• What is expected: Quote the data below in full, please, without altering anything.

• Data segment:
+---+

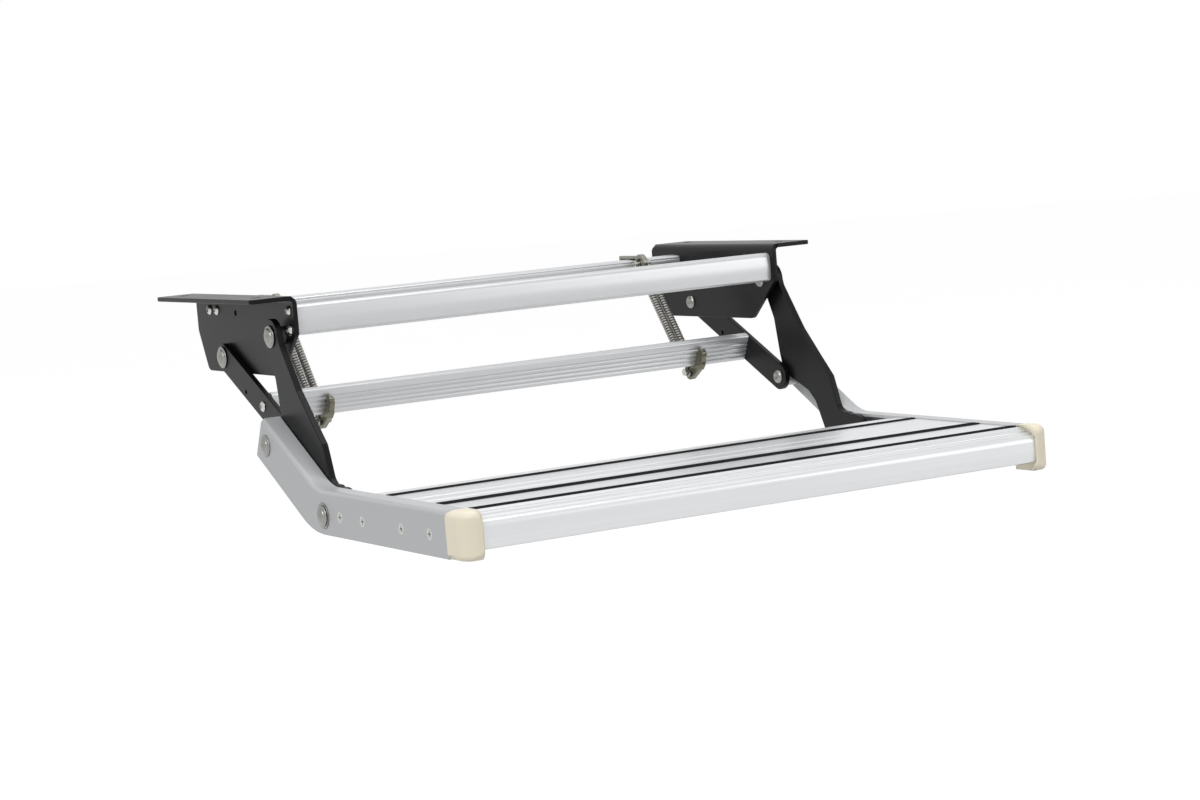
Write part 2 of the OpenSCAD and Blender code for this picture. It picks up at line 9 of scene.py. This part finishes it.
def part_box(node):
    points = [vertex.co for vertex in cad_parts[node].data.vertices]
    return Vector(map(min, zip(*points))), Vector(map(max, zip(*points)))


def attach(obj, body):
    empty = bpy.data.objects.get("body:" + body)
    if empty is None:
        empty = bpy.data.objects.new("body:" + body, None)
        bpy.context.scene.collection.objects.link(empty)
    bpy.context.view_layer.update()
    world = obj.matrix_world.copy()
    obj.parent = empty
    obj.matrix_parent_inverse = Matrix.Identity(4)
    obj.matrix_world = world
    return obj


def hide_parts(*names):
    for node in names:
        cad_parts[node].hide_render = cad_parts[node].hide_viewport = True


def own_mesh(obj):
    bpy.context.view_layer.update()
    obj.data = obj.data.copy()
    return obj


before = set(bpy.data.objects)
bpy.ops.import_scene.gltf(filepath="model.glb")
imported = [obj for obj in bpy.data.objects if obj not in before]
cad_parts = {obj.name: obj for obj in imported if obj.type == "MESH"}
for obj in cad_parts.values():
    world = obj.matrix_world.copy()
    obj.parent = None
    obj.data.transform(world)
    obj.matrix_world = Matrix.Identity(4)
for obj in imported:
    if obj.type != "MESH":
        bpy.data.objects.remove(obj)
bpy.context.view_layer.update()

+---+

• Task output:
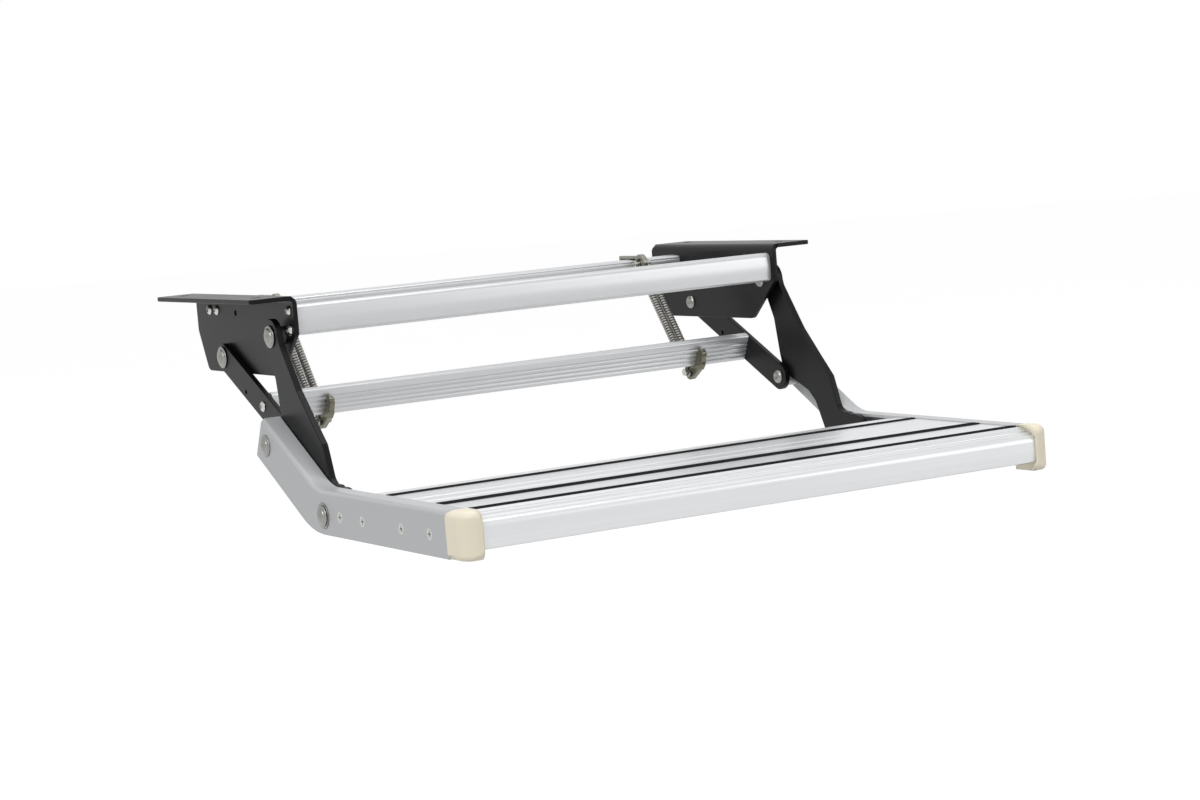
Write part 2 of the OpenSCAD and Blender code for this picture. It picks up at line 9 of scene.py. This part finishes it.
def part_box(node):
    points = [vertex.co for vertex in cad_parts[node].data.vertices]
    return Vector(map(min, zip(*points))), Vector(map(max, zip(*points)))


def attach(obj, body):
    empty = bpy.data.objects.get("body:" + body)
    if empty is None:
        empty = bpy.data.objects.new("body:" + body, None)
        bpy.context.scene.collection.objects.link(empty)
    bpy.context.view_layer.update()
    world = obj.matrix_world.copy()
    obj.parent = empty
    obj.matrix_parent_inverse = Matrix.Identity(4)
    obj.matrix_world = world
    return obj


def hide_parts(*names):
    for node in names:
        cad_parts[node].hide_render = cad_parts[node].hide_viewport = True


def own_mesh(obj):
    bpy.context.view_layer.update()
    obj.data = obj.data.copy()
    return obj


before = set(bpy.data.objects)
bpy.ops.import_scene.gltf(filepath="model.glb")
imported = [obj for obj in bpy.data.objects if obj not in before]
cad_parts = {obj.name: obj for obj in imported if obj.type == "MESH"}
for obj in cad_parts.values():
    world = obj.matrix_world.copy()
    obj.parent = None
    obj.data.transform(world)
    obj.matrix_world = Matrix.Identity(4)
for obj in imported:
    if obj.type != "MESH":
        bpy.data.objects.remove(obj)
bpy.context.view_layer.update()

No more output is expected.